◆ The exercise
Starting at the line that contains "Model this object", reproduce each line exactly up to and including the line that contains "ROUND_STEPS = 40". Reproduce nothing else.

◆ Material for this task
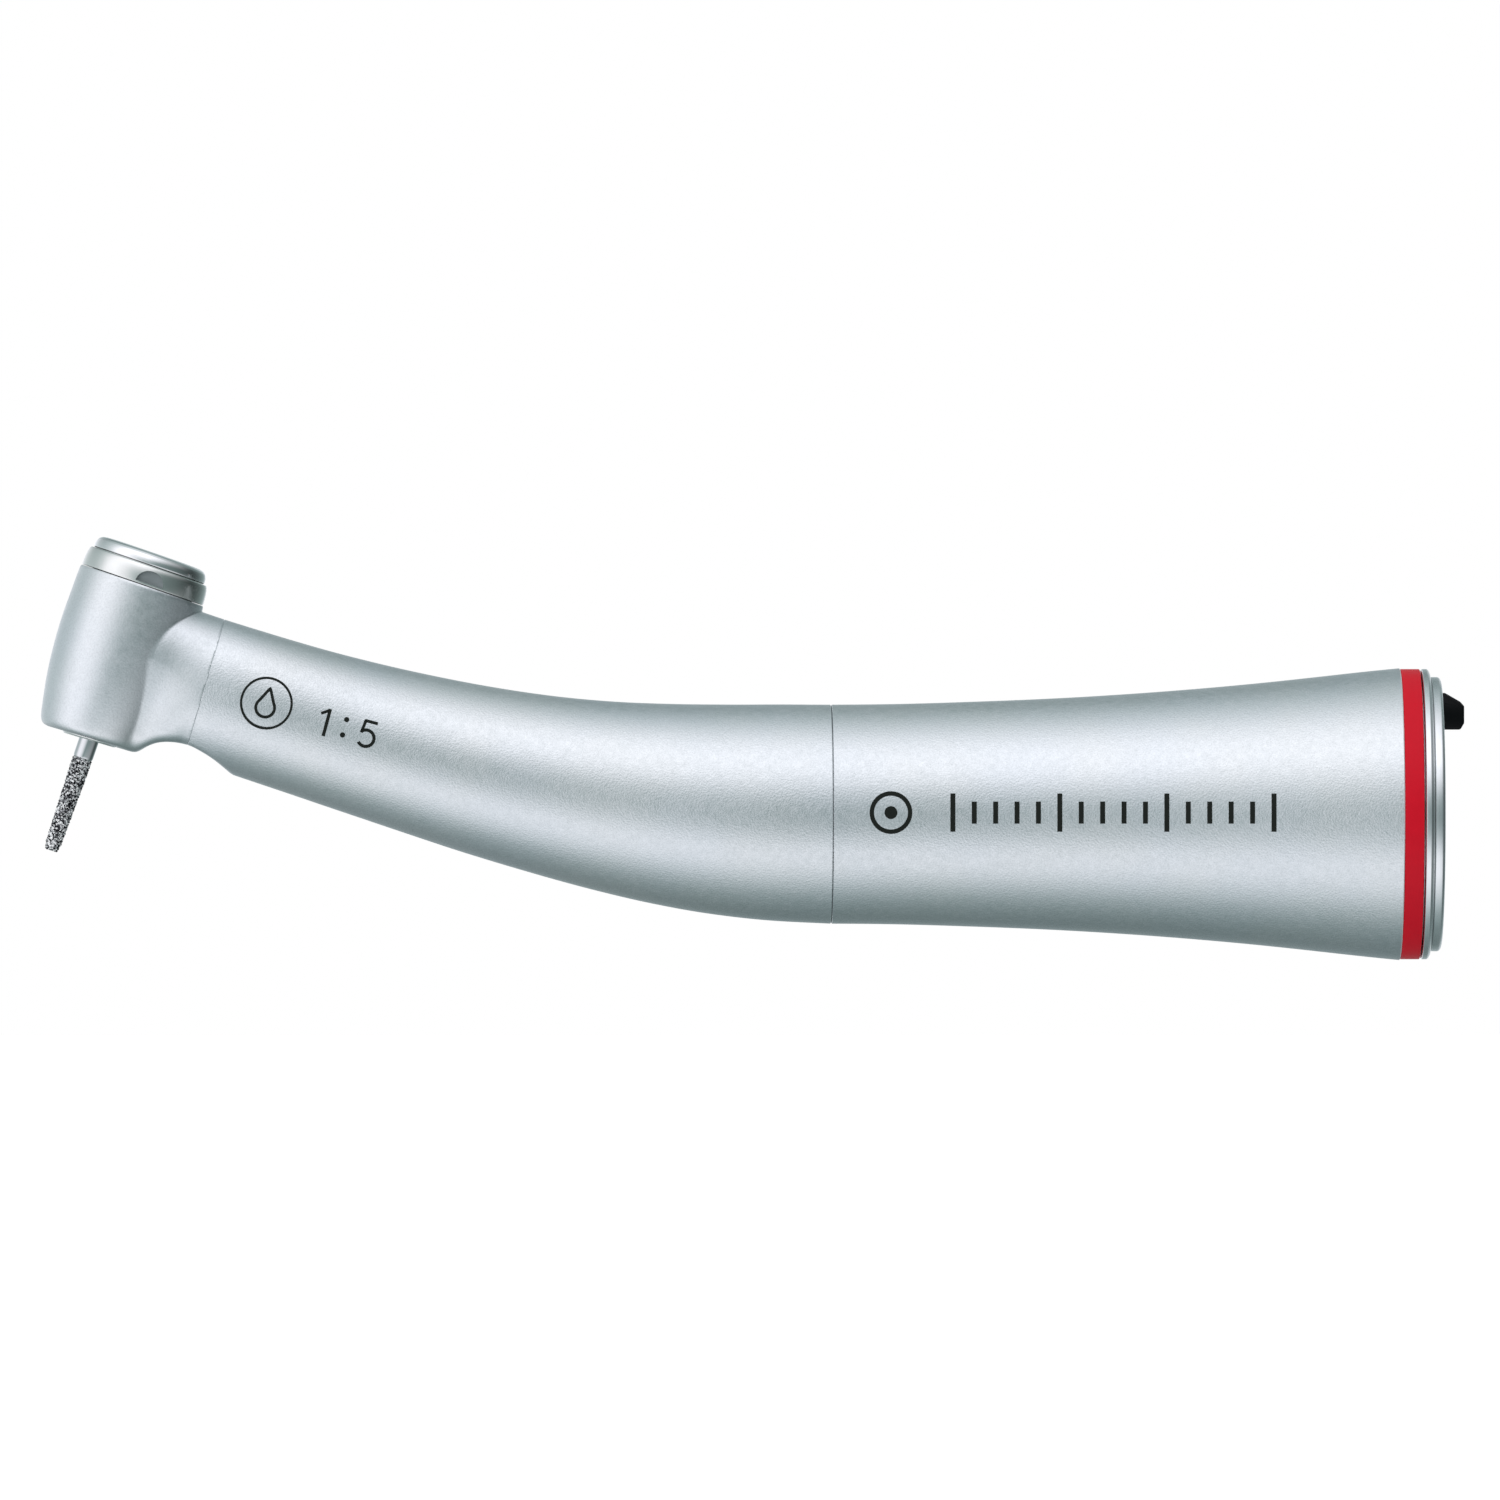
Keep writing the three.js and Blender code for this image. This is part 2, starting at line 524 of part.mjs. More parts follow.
// The shaft with its pinion, which runs inside the bell gear.
function midShaft() {
  const front = BEND_X + 0.7;
  const shaft = revolve([
    [front, 0], [front, THIN_SHAFT_R], [-48.4, THIN_SHAFT_R], [-45.9, THIN_SHAFT_R],
    [-45.8, 0.9], [-45.8, 0],
  ]);
  const pinion = toothOutline({
    count: PINION_TEETH, rootR: PINION_R - 0.28, tipR: PINION_R + 0.2,
    rootShare: 0.52, tipShare: 0.22, phase: Math.PI / 2,
  });
  return toMidAxis(join(shaft, extrude(pinion, -48.0, -46.1, "x")));
}
// A tube round the bearings, held in the neck by two discs.
function midBearingCarrier() {
  const discWidth = 1.0;
  let carrier = toMidAxis(bearingTube({
    front: -64.9, frontShoulder: -63.25, rearShoulder: -50.75, rear: -49.1, outerR: 2.8,
  }));
  for (const x of [-62.6, -51.6]) {
    const { z, halfHeight } = neckAt(x + discWidth / 2);
    const disc = rod(x, x + discWidth, halfHeight * 0.985 - WALL - 0.18, "x", FINE);
    const hole = toMidAxis(rod(x - 1, x + discWidth + 1, 2.1, "x", SMALL));
    carrier = join(carrier, cut(move(disc, 0, 0, z), hole));
  }
  return cut(carrier, ...passages);
}

// ---------------------------------------------------------------- front shaft, head frame
function frontShaft() {
  const rear = FRONT_BEND_X - 0.7;
  return revolve([
    [1.95, 0], [1.95, 0.8], [2.1, THIN_SHAFT_R], [rear, THIN_SHAFT_R], [rear, 0],
  ]);
}
// Turned to face +x, half a pitch out of step with the intermediate gear.
function frontKnuckleGear() {
  const halfTurn = new THREE.Matrix4().makeRotationZ(Math.PI).toArray();
  const gear = knuckleGear(Math.PI / BEND_TEETH).transform(halfTurn);
  return move(gear, FRONT_BEND_X, 0, 0);
}
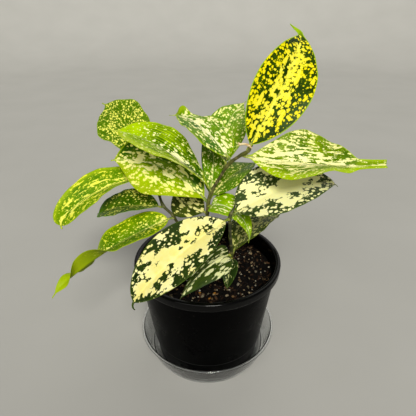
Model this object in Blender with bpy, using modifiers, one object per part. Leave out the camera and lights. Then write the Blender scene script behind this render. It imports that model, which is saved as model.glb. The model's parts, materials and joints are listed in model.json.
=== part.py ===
"""Gold dust dracaena growing in a black nursery pot that stands in a clear saucer.

The plant has three thin canes. Each cane stands in its own hole in the soil and
carries broad, pointed leaves on its nodes. Sizes are in millimetres, and SCALE turns
them into metres. The origin is the centre of the saucer's underside, +Z is up, and
-Y is the side that the plant is looked at from.
"""
import math

import bmesh
import bpy
import numpy as np

SCALE = 0.001
COLLECTION = "gold_dust_dracaena"
CLEARANCE = 0.3            # between pieces that touch
MERGE = 0.00005            # metres, for modifiers that weld
ROUND_STEPS = 40           # facets round the pot and the saucer

# Saucer: thin clear plastic, flared wall with a rolled edge
SAUCER_THICKNESS = 0.9
SAUCER_FLOOR_RADIUS = 60.0
SAUCER_STEP_RADIUS = 64.0
SAUCER_STEP_HEIGHT = 9.0
SAUCER_RIM_RADIUS = 74.0
SAUCER_HEIGHT = 35.0
SAUCER_EDGE = 1.6
SAUCER_EDGE_CREST = (0.6, -0.4)     # both ends of the rolled edge's crest, in edge widths
SAUCER_WALL_DROP = 1.5              # from the crest to the straight wall
SAUCER_LEDGE = (2.0, 1.0)           # the step's ledge: outwards, upwards
SAUCER_FOOT_ROUND = (1.8, 2.2)      # round at the foot: outwards, height

# Pot: one sheet of black plastic, turned over at the top into a hollow rim
POT_THICKNESS = 1.2
POT_FOOT = SAUCER_THICKNESS + CLEARANCE
POT_HEIGHT = 123.6
POT_RIM_RADIUS = 77.4
POT_RIM_DEPTH = 8.0
POT_WALL_TOP_RADIUS = 72.4
POT_STEP_HEIGHT = 27.0
POT_STEP = 0.9
POT_BASE_RADIUS = 56.4
POT_RIM_ROUND = 1.6
POT_RIM_TAPER = 0.4
POT_STEP_ABOVE = 1.0       # the step's slope runs from here above its height
POT_STEP_BELOW = 0.5       # to here below it
POT_HEEL_HEIGHT = 2.0
POT_HEEL = 1.4
CUTTER_SIDES = 12
CUTTER_EXTRA = 2.0         # how far a cutter reaches past what it cuts
DRAIN_HOLES = 6
DRAIN_RADIUS = 4.5
DRAIN_CIRCLE = 38.0

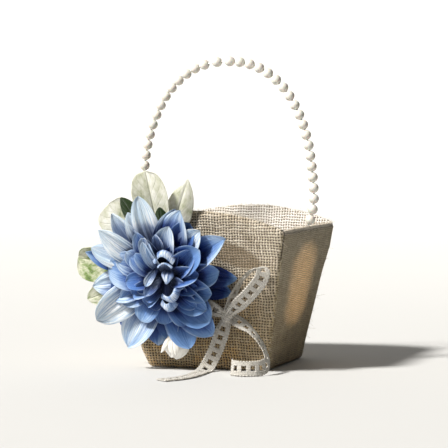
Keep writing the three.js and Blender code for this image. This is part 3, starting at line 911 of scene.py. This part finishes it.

◆ Solution
Model this object in Blender with bpy, using modifiers, one object per part. Leave out the camera and lights. Then write the Blender scene script behind this render. It imports that model, which is saved as model.glb. The model's parts, materials and joints are listed in model.json.
=== part.py ===
"""Gold dust dracaena growing in a black nursery pot that stands in a clear saucer.

The plant has three thin canes. Each cane stands in its own hole in the soil and
carries broad, pointed leaves on its nodes. Sizes are in millimetres, and SCALE turns
them into metres. The origin is the centre of the saucer's underside, +Z is up, and
-Y is the side that the plant is looked at from.
"""
import math

import bmesh
import bpy
import numpy as np

SCALE = 0.001
COLLECTION = "gold_dust_dracaena"
CLEARANCE = 0.3            # between pieces that touch
MERGE = 0.00005            # metres, for modifiers that weld
ROUND_STEPS = 40           # facets round the pot and the saucer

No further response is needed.